CuO + 2HNO₃ ⟶ Cu(NO₃)₂ + H₂O

(c) Zinc reacts with dil. nitric acid to form zinc nitrate, nitric oxide and water

3Zn + 8HNO₃ ⟶ 3Zn(NO₃)₂ + 4H₂O + 2NO

(d) When concentrated nitric acid is heated it forms nitrogen dioxide gas, water and oxygen gas

4HNO₃ $\xrightarrow{\Delta}$ 4NO₂ + 2H₂O + O₂

(a) NaOH + HNO₃ [dil.] ⟶ NaNO₃ + H₂O

(b) CuO + 2HNO₃ [dil.] ⟶ Cu(NO₃)₂ + H₂O

(c) Pb + 4HNO₃ [conc.] ⟶ Pb(NO₃)₂ + 2H₂O + 2NO₂

(d) Mg(OH)₂ + 2HNO₃ [dil.] ⟶ Mg(NO₃)₂ + 2H₂O

(e) Fe + 6HNO₃ [conc.] ⟶ Fe(NO₃)₃ + 3H₂O + 3NO₂

(f) Aqua regia is a freshly prepared mixture of concentrated hydrochloric acid and concentrated nitric acid mixed in the ratio of 3:1 by volume.

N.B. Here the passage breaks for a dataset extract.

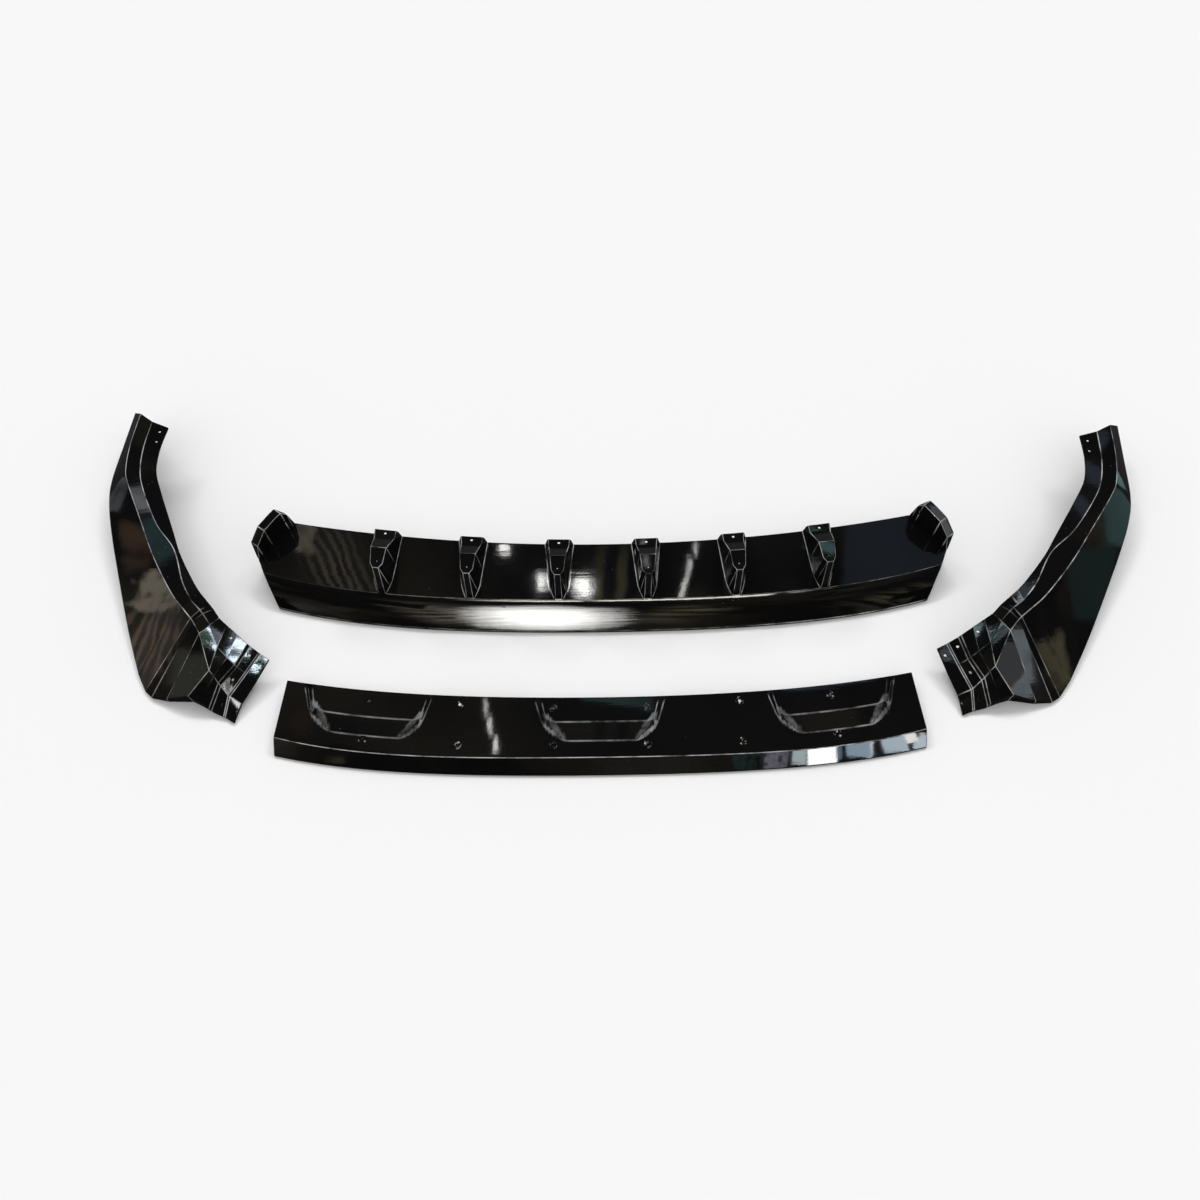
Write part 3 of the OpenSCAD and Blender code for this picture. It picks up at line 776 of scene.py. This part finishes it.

3HCl + HNO₃ ⟶ NOCl + 2H₂O + 2[Cl]

A : 3Cu + 8HNO₃ [cold and dil.] ⟶ 3Cu(NO₃)₂ + 4H₂O + 2NO

B : 2Cu(NO₃)₂ $\xrightarrow{\Delta}$ 2CuO + 4NO₂ + O₂

C : 2Cu + O₂ ⟶ 2CuO

D : CuO + H₂ $\xrightarrow{\Delta}$ Cu + H₂O

(a) HNO₃ is a strong oxidizing agent

(b) NaNO₃ gives NaNO₂ and O₂ on heating.

(c) Constant boiling nitric acid contains 68% nitric acid by weight

(d) Nitric acid turns yellow when exposed to light.

(e) Magnesium reacts with very dilute (about 1%) nitric acid to liberate hydrogen gas.